SET EXERCISE ▸ Transcribe word for word only the span whose first line is the one with "Model this object" and whose last line is the one with "wasm.setup();"; both of those lines belong to it.

3D code data
.....

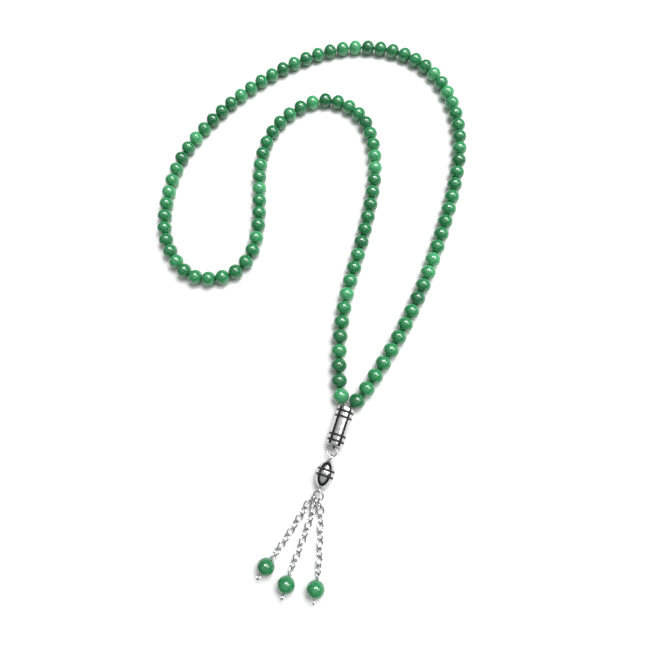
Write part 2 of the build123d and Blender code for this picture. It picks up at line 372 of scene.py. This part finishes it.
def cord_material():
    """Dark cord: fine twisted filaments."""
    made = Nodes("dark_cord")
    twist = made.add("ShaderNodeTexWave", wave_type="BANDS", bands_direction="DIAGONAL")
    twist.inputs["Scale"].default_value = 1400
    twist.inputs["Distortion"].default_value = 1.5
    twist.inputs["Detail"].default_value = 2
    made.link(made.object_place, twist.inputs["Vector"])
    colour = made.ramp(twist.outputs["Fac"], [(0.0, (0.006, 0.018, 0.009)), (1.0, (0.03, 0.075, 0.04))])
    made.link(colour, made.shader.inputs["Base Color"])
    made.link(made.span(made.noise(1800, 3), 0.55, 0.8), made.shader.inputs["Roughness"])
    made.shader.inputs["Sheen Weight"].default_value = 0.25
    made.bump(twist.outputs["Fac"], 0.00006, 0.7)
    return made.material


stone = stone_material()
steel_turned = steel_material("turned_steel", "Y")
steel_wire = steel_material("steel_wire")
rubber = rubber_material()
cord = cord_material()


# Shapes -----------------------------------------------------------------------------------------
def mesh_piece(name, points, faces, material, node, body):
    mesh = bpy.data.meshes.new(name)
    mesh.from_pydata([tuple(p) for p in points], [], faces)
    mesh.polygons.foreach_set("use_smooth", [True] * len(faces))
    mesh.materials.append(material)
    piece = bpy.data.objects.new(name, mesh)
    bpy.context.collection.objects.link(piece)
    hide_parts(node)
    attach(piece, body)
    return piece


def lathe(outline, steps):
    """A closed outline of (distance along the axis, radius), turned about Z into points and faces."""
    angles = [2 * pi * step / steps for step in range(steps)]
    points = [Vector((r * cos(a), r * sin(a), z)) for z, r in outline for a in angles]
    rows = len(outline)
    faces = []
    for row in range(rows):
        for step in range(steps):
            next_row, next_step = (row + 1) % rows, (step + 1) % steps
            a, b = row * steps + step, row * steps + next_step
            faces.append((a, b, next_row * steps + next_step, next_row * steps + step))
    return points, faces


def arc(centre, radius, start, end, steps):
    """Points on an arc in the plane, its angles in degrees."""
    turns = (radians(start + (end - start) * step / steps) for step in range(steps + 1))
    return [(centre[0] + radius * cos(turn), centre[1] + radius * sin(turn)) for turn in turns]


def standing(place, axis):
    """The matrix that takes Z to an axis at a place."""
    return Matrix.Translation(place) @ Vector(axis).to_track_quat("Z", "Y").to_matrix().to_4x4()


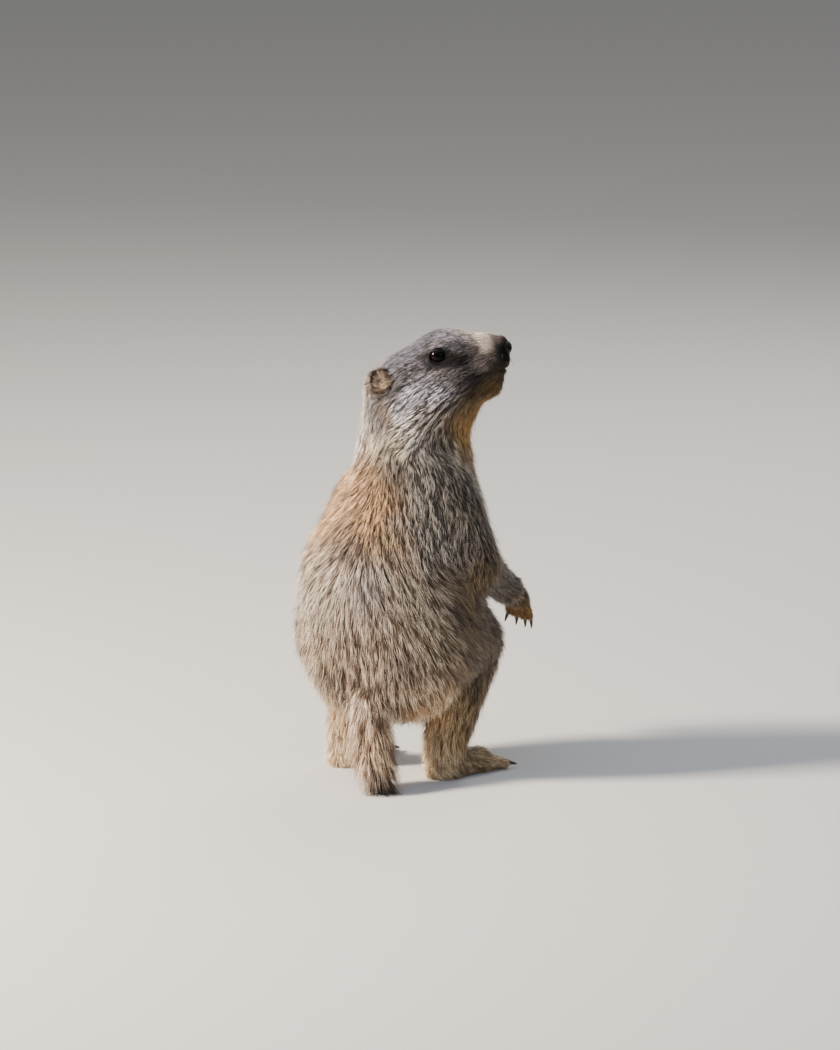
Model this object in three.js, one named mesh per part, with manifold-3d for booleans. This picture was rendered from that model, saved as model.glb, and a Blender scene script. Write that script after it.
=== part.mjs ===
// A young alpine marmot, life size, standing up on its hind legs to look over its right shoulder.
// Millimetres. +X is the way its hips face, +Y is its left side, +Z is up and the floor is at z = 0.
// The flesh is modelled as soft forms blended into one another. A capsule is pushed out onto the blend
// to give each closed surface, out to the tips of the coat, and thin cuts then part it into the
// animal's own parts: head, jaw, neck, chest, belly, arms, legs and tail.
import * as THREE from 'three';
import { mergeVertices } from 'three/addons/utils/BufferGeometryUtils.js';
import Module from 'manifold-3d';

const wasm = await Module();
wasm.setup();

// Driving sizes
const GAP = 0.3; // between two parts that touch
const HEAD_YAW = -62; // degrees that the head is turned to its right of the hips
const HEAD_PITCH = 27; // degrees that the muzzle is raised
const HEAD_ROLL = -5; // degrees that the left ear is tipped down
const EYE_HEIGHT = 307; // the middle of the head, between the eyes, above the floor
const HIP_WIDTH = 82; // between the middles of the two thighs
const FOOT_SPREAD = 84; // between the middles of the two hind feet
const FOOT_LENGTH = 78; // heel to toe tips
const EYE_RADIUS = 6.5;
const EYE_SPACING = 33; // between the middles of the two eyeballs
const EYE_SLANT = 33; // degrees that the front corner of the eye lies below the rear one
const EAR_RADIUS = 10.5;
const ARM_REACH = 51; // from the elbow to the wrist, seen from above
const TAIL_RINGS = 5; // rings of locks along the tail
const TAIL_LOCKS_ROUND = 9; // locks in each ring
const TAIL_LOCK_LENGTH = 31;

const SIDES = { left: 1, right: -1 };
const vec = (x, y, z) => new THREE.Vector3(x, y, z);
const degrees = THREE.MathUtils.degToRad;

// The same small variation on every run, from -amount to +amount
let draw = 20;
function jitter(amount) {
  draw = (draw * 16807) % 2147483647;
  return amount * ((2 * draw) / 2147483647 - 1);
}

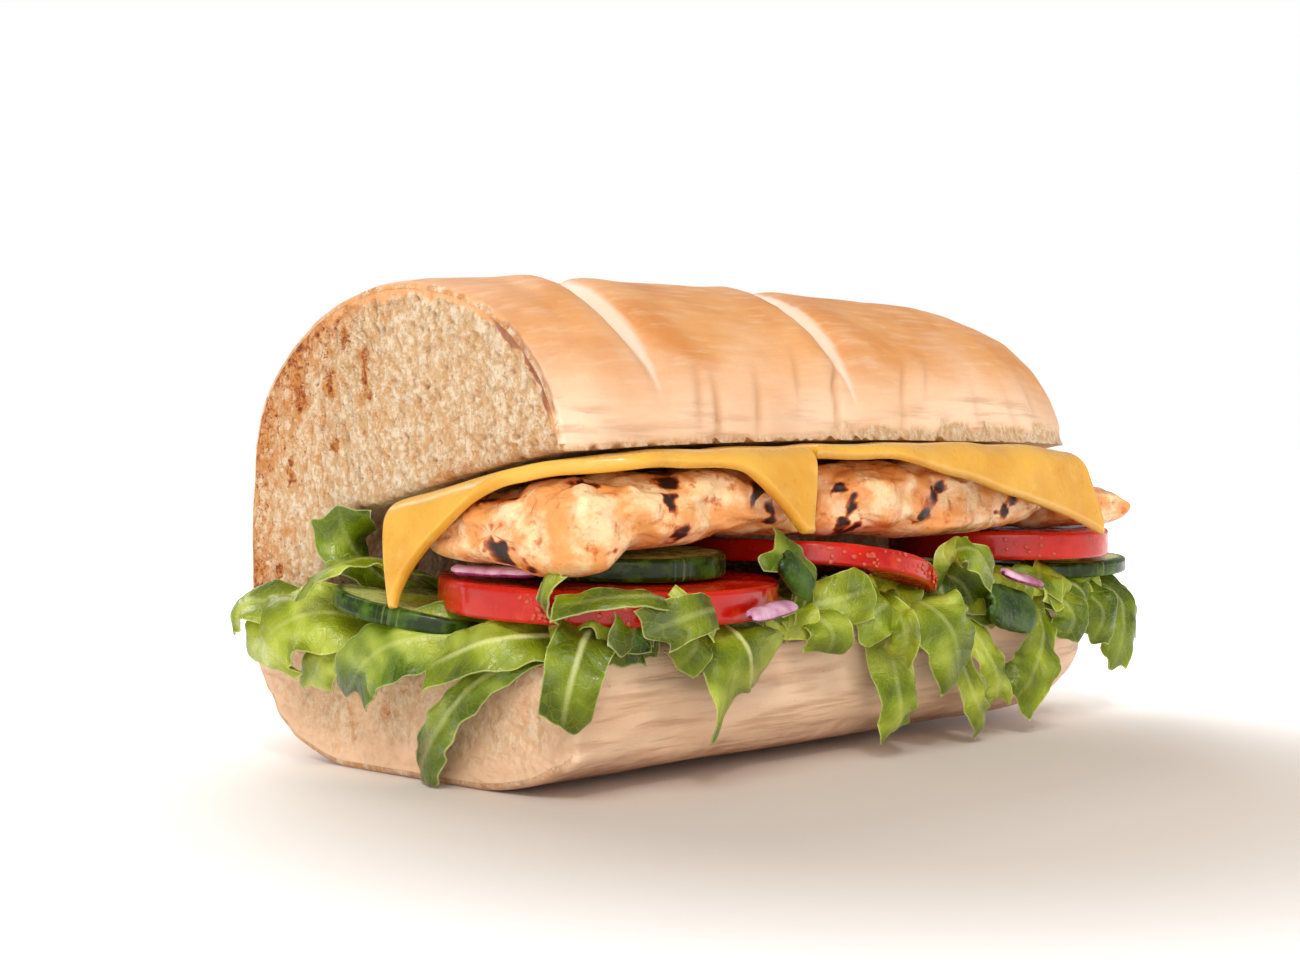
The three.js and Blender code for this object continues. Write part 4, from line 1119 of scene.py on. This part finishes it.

.....

SOLVED PROBLEM ▸
Model this object in three.js, one named mesh per part, with manifold-3d for booleans. This picture was rendered from that model, saved as model.glb, and a Blender scene script. Write that script after it.
=== part.mjs ===
// A young alpine marmot, life size, standing up on its hind legs to look over its right shoulder.
// Millimetres. +X is the way its hips face, +Y is its left side, +Z is up and the floor is at z = 0.
// The flesh is modelled as soft forms blended into one another. A capsule is pushed out onto the blend
// to give each closed surface, out to the tips of the coat, and thin cuts then part it into the
// animal's own parts: head, jaw, neck, chest, belly, arms, legs and tail.
import * as THREE from 'three';
import { mergeVertices } from 'three/addons/utils/BufferGeometryUtils.js';
import Module from 'manifold-3d';

const wasm = await Module();
wasm.setup();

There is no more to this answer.